Raman‐Active Interlayer Phonons and Moiré Phonons in Twisted Thin‐Layer MoTe2

Abstract

AbstractA wide range of artificially twist‐stacked van der Waals materials offer versatile building blocks for quantum optoelectronic devices. Among these, twisted bilayer MoTe2 has excellent optical properties in the near‐infrared range and can be integrated with silicon photonics. While recent studies mainly focus on the emission properties in twisted bilayer MoTe2, a comprehensive investigation of how Moiré superlattice affects phonon modes in twisted thin‐layer MoTe2 remains unexplored. These phonon modes can serve as indicators of stacking configuration and interface uniformity.

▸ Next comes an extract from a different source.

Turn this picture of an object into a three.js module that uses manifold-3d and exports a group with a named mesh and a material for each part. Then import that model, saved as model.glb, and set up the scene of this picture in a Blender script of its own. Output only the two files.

Here, a series of twisted bilayer and tetralayer MoTe2 with precisely controlled twist angles ranging from 0° to 60° are prepared. Using polarization‐dependent low‐frequency Raman spectroscopy, the evolution of interlayer phonon modes at different twist angles is identified. Additionally, a range of acoustic phonon modes activated by Moiré potentials in both twisted bilayer MoTe2 and twisted tetralayer MoTe2 are observed and analyzed. The findings provide experimental evidence of the interlayer phonon coupling and Moiré phonons in MoTe2, offering insights for the future development of near‐infrared optoelectronic devices based on twisted thin‐layer MoTe2.